Write out, precisely and in full, each line of the material.

—————

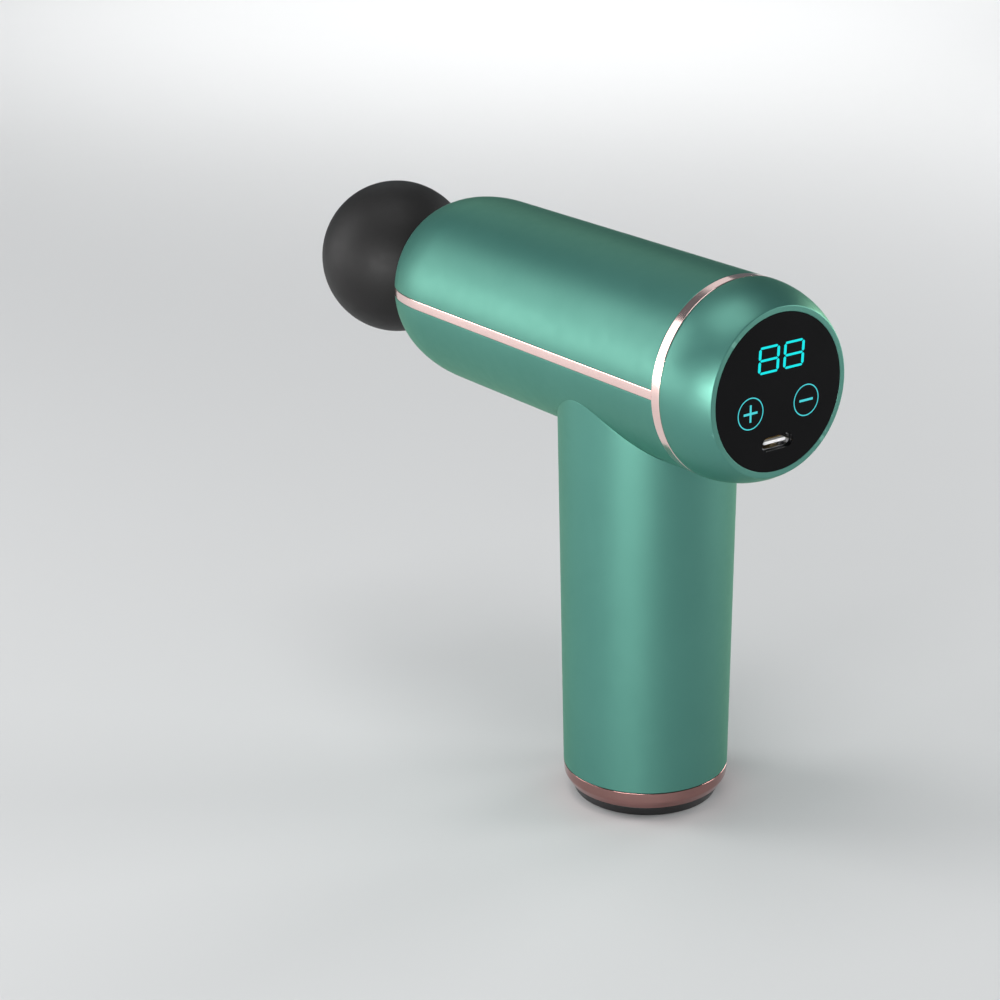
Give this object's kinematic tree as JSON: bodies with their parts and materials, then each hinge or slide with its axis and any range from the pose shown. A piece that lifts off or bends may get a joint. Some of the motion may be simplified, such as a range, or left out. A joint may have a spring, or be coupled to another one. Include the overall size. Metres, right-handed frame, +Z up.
{
  "type": "massage gun",
  "caption": "Compact pistol-shaped percussion massager with a round barrel, upright round handle, lit control panel with a charging port behind and a ball head in front.",
  "frame": {"origin": "centre of the foot's underside, on the handle's axis, where the massager stands", "axes": "+Z up along the handle, +Y along the barrel towards the massage head (the display faces -Y), +X to the right when looking at the head from behind the display"},
  "size_m": [0.048, 0.1761, 0.1412],
  "materials": {
    "body_shell": "satin",
    "trim": "polished",
    "black_rubber": "matte",
    "black_plastic": "matte",
    "head_plastic": "matte",
    "ball_rubber": "matte",
    "panel_lens": "gloss",
    "display_light": "gloss",
    "icon_light": "gloss",
    "screw_steel": "satin",
    "bearing_steel": "polished",
    "bearing_cage": "satin",
    "board_green": "satin",
    "chip_black": "matte",
    "foam": "matte",
    "brass": "satin",
    "port_steel": "polished",
    "port_tongue": "satin",
    "contact_gold": "polished",
    "wire_insulation": "satin",
    "phase_insulation": "satin",
    "chassis_plastic": "matte",
    "acetal": "satin",
    "motor_aluminium": "satin",
    "lamination": "satin",
    "winding_copper": "satin",
    "magnet": "satin",
    "bell_steel": "satin",
    "crank_steel": "satin",
    "rod_aluminium": "satin",
    "bush_bronze": "satin",
    "piston_plastic": "satin",
    "cell": "satin",
    "nickel": "satin"
  },
  "bodies": {
    "housing": {"barrel_upper_shell": "body_shell", "barrel_lower_shell": "body_shell", "handle_shell": "body_shell", "rear_cap": "body_shell", "side_trim_left": "trim", "side_trim_right": "trim", "rear_trim_ring": "trim", "base_trim_ring": "trim", "nose_seal": "black_rubber", "foot_pad": "black_rubber", "base_plug": "black_plastic", "base_screws": "screw_steel", "display_panel": "panel_lens", "display_digits": "display_light", "touch_icons": "icon_light", "display_led_module": "chip_black", "touch_pads": "foam", "display_board": "board_green", "board_screws": "screw_steel", "board_standoffs": "brass", "control_board": "board_green", "control_components": "chip_black", "usb_shell": "port_steel", "usb_tongue": "port_tongue", "usb_contacts": "contact_gold", "motor_leads": "phase_insulation", "battery_leads": "wire_insulation", "chassis": "chassis_plastic", "chassis_dampers": "black_rubber", "chassis_screws": "screw_steel", "guide_sleeve": "acetal", "motor_base": "motor_aluminium", "motor_screws": "screw_steel", "stator_core": "lamination", "stator_windings": "winding_copper", "motor_bearing_outers": "bearing_steel", "battery_cells": "cell", "battery_holders": "chip_black", "battery_straps": "nickel", "battery_board": "board_green"},
    "motor_bearing_set": {"motor_bearing_balls": "bearing_steel", "motor_bearing_cages": "bearing_cage"},
    "crankshaft": {"rotor_bell": "bell_steel", "rotor_magnets": "magnet", "motor_shaft": "bearing_steel", "motor_bearing_inners": "bearing_steel", "crank_wheel": "crank_steel", "crank_pin": "bearing_steel", "crank_pin_clip": "screw_steel", "crank_bearing_inner": "bearing_steel"},
    "crank_bearing_set": {"crank_bearing_balls": "bearing_steel", "crank_bearing_cage": "bearing_cage"},
    "rod": {"connecting_rod": "rod_aluminium", "crank_bearing_outer": "bearing_steel", "wrist_bush": "bush_bronze", "wrist_pin": "bearing_steel"},
    "piston": {"piston": "piston_plastic", "socket_orings": "black_rubber"},
    "head": {"head_stem": "head_plastic", "ball_cover": "ball_rubber"}
  },
  "joints": [
    {"name": "crank_spin", "type": "hinge", "parent": "housing", "child": "crankshaft", "pos_m": [0, 0, 0.11], "axis": [0, 0, 1], "continuous": true},
    {"name": "motor_bearing_spin", "type": "hinge", "parent": "housing", "child": "motor_bearing_set", "pos_m": [0, 0, 0.095], "axis": [0, 0, 1], "continuous": true},
    {"name": "crank_bearing_spin", "type": "hinge", "parent": "crankshaft", "child": "crank_bearing_set", "pos_m": [0, -0.003, 0.1172], "axis": [0, 0, 1], "continuous": true},
    {"name": "rod_pivot", "type": "hinge", "parent": "crankshaft", "child": "rod", "pos_m": [0, -0.003, 0.1172], "axis": [0, 0, 1], "continuous": true},
    {"name": "piston_slide", "type": "slide", "parent": "housing", "child": "piston", "axis": [0, 1, 0], "range_m": [0, 0.006]},
    {"name": "head_pull", "type": "slide", "parent": "piston", "child": "head", "axis": [0, 1, 0], "range_m": [0, 0.025]}
  ],
  "couplings": [
    {"joint": "rod_pivot", "follows": "crank_spin", "ratio": -1},
    {"joint": "crank_bearing_spin", "follows": "crank_spin", "ratio": -0.59893},
    {"joint": "motor_bearing_spin", "follows": "crank_spin", "ratio": 0.41975}
  ]
}
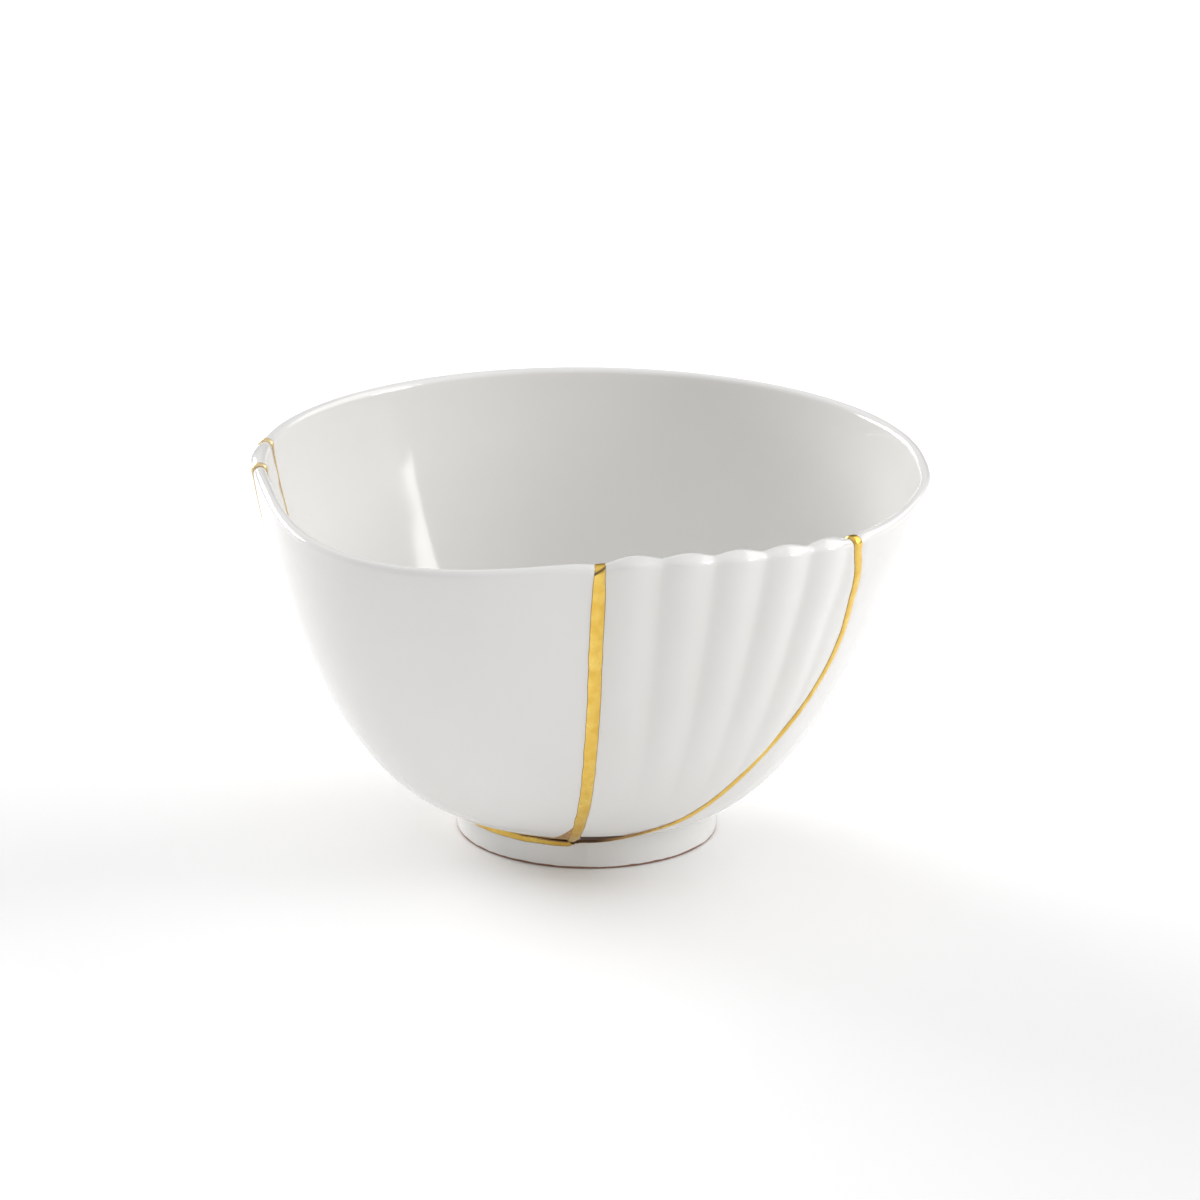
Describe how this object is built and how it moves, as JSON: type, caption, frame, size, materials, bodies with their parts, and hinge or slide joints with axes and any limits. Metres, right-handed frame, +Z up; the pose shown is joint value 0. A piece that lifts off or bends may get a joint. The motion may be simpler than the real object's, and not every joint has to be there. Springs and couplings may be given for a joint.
{
  "type": "fruit bowl",
  "caption": "Deep white glazed porcelain fruit bowl on a small foot ring, with a plain wall, a fluted front shard and raised gold seams where it was mended.",
  "frame": {"origin": "middle of the bounding box at the underside of the foot ring, within 1.3 mm of the foot ring's axis", "axes": "+Z up out of the bowl; -Y towards the front gold seam; +X to the right of someone facing that seam"},
  "size_m": [0.1404, 0.1424, 0.0809],
  "materials": {
    "porcelain": "clear glaze over white porcelain, high gloss",
    "gold": "burnished gold powder over a raised lacquer seam"
  },
  "bodies": {
    "root": {"base_shard": "porcelain", "left_plain_shard": "porcelain", "fluted_shard": "porcelain", "small_rim_shard": "porcelain", "gold_joint": "gold"}
  },
  "joints": []
}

—————

● Answer below:
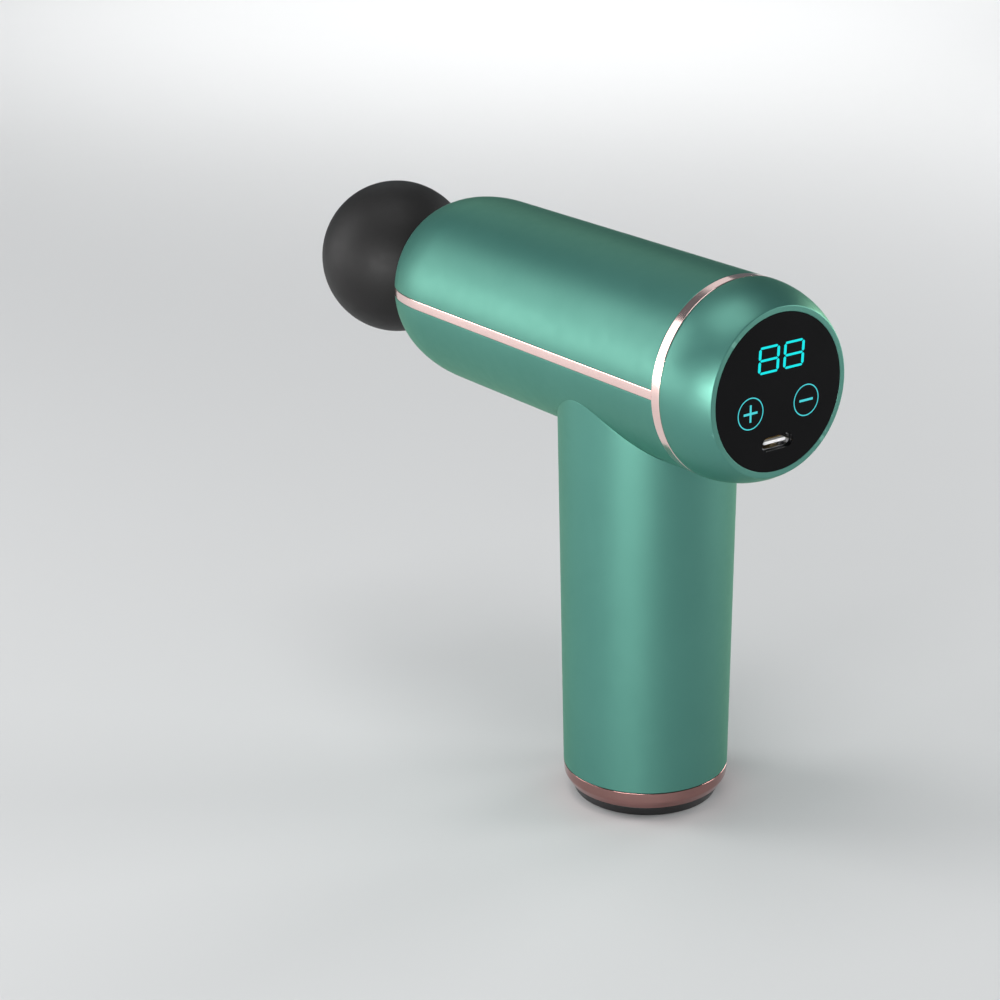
Give this object's kinematic tree as JSON: bodies with their parts and materials, then each hinge or slide with its axis and any range from the pose shown. A piece that lifts off or bends may get a joint. Some of the motion may be simplified, such as a range, or left out. A joint may have a spring, or be coupled to another one. Include the overall size. Metres, right-handed frame, +Z up.
{
  "type": "massage gun",
  "caption": "Compact pistol-shaped percussion massager with a round barrel, upright round handle, lit control panel with a charging port behind and a ball head in front.",
  "frame": {"origin": "centre of the foot's underside, on the handle's axis, where the massager stands", "axes": "+Z up along the handle, +Y along the barrel towards the massage head (the display faces -Y), +X to the right when looking at the head from behind the display"},
  "size_m": [0.048, 0.1761, 0.1412],
  "materials": {
    "body_shell": "satin",
    "trim": "polished",
    "black_rubber": "matte",
    "black_plastic": "matte",
    "head_plastic": "matte",
    "ball_rubber": "matte",
    "panel_lens": "gloss",
    "display_light": "gloss",
    "icon_light": "gloss",
    "screw_steel": "satin",
    "bearing_steel": "polished",
    "bearing_cage": "satin",
    "board_green": "satin",
    "chip_black": "matte",
    "foam": "matte",
    "brass": "satin",
    "port_steel": "polished",
    "port_tongue": "satin",
    "contact_gold": "polished",
    "wire_insulation": "satin",
    "phase_insulation": "satin",
    "chassis_plastic": "matte",
    "acetal": "satin",
    "motor_aluminium": "satin",
    "lamination": "satin",
    "winding_copper": "satin",
    "magnet": "satin",
    "bell_steel": "satin",
    "crank_steel": "satin",
    "rod_aluminium": "satin",
    "bush_bronze": "satin",
    "piston_plastic": "satin",
    "cell": "satin",
    "nickel": "satin"
  },
  "bodies": {
    "housing": {"barrel_upper_shell": "body_shell", "barrel_lower_shell": "body_shell", "handle_shell": "body_shell", "rear_cap": "body_shell", "side_trim_left": "trim", "side_trim_right": "trim", "rear_trim_ring": "trim", "base_trim_ring": "trim", "nose_seal": "black_rubber", "foot_pad": "black_rubber", "base_plug": "black_plastic", "base_screws": "screw_steel", "display_panel": "panel_lens", "display_digits": "display_light", "touch_icons": "icon_light", "display_led_module": "chip_black", "touch_pads": "foam", "display_board": "board_green", "board_screws": "screw_steel", "board_standoffs": "brass", "control_board": "board_green", "control_components": "chip_black", "usb_shell": "port_steel", "usb_tongue": "port_tongue", "usb_contacts": "contact_gold", "motor_leads": "phase_insulation", "battery_leads": "wire_insulation", "chassis": "chassis_plastic", "chassis_dampers": "black_rubber", "chassis_screws": "screw_steel", "guide_sleeve": "acetal", "motor_base": "motor_aluminium", "motor_screws": "screw_steel", "stator_core": "lamination", "stator_windings": "winding_copper", "motor_bearing_outers": "bearing_steel", "battery_cells": "cell", "battery_holders": "chip_black", "battery_straps": "nickel", "battery_board": "board_green"},
    "motor_bearing_set": {"motor_bearing_balls": "bearing_steel", "motor_bearing_cages": "bearing_cage"},
    "crankshaft": {"rotor_bell": "bell_steel", "rotor_magnets": "magnet", "motor_shaft": "bearing_steel", "motor_bearing_inners": "bearing_steel", "crank_wheel": "crank_steel", "crank_pin": "bearing_steel", "crank_pin_clip": "screw_steel", "crank_bearing_inner": "bearing_steel"},
    "crank_bearing_set": {"crank_bearing_balls": "bearing_steel", "crank_bearing_cage": "bearing_cage"},
    "rod": {"connecting_rod": "rod_aluminium", "crank_bearing_outer": "bearing_steel", "wrist_bush": "bush_bronze", "wrist_pin": "bearing_steel"},
    "piston": {"piston": "piston_plastic", "socket_orings": "black_rubber"},
    "head": {"head_stem": "head_plastic", "ball_cover": "ball_rubber"}
  },
  "joints": [
    {"name": "crank_spin", "type": "hinge", "parent": "housing", "child": "crankshaft", "pos_m": [0, 0, 0.11], "axis": [0, 0, 1], "continuous": true},
    {"name": "motor_bearing_spin", "type": "hinge", "parent": "housing", "child": "motor_bearing_set", "pos_m": [0, 0, 0.095], "axis": [0, 0, 1], "continuous": true},
    {"name": "crank_bearing_spin", "type": "hinge", "parent": "crankshaft", "child": "crank_bearing_set", "pos_m": [0, -0.003, 0.1172], "axis": [0, 0, 1], "continuous": true},
    {"name": "rod_pivot", "type": "hinge", "parent": "crankshaft", "child": "rod", "pos_m": [0, -0.003, 0.1172], "axis": [0, 0, 1], "continuous": true},
    {"name": "piston_slide", "type": "slide", "parent": "housing", "child": "piston", "axis": [0, 1, 0], "range_m": [0, 0.006]},
    {"name": "head_pull", "type": "slide", "parent": "piston", "child": "head", "axis": [0, 1, 0], "range_m": [0, 0.025]}
  ],
  "couplings": [
    {"joint": "rod_pivot", "follows": "crank_spin", "ratio": -1},
    {"joint": "crank_bearing_spin", "follows": "crank_spin", "ratio": -0.59893},
    {"joint": "motor_bearing_spin", "follows": "crank_spin", "ratio": 0.41975}
  ]
}
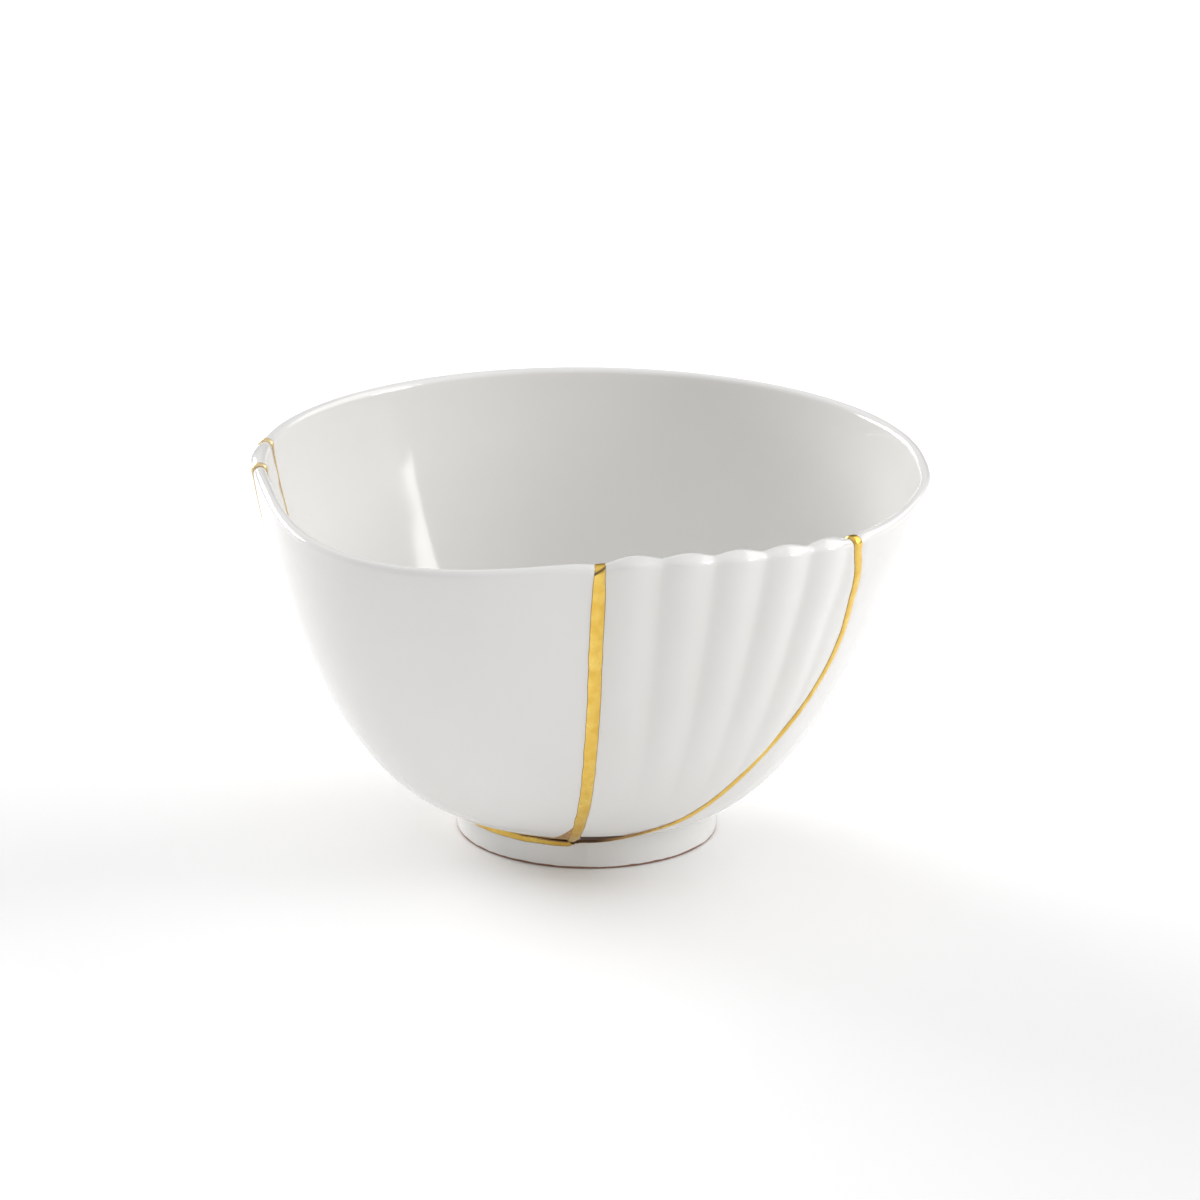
Describe how this object is built and how it moves, as JSON: type, caption, frame, size, materials, bodies with their parts, and hinge or slide joints with axes and any limits. Metres, right-handed frame, +Z up; the pose shown is joint value 0. A piece that lifts off or bends may get a joint. The motion may be simpler than the real object's, and not every joint has to be there. Springs and couplings may be given for a joint.
{
  "type": "fruit bowl",
  "caption": "Deep white glazed porcelain fruit bowl on a small foot ring, with a plain wall, a fluted front shard and raised gold seams where it was mended.",
  "frame": {"origin": "middle of the bounding box at the underside of the foot ring, within 1.3 mm of the foot ring's axis", "axes": "+Z up out of the bowl; -Y towards the front gold seam; +X to the right of someone facing that seam"},
  "size_m": [0.1404, 0.1424, 0.0809],
  "materials": {
    "porcelain": "clear glaze over white porcelain, high gloss",
    "gold": "burnished gold powder over a raised lacquer seam"
  },
  "bodies": {
    "root": {"base_shard": "porcelain", "left_plain_shard": "porcelain", "fluted_shard": "porcelain", "small_rim_shard": "porcelain", "gold_joint": "gold"}
  },
  "joints": []
}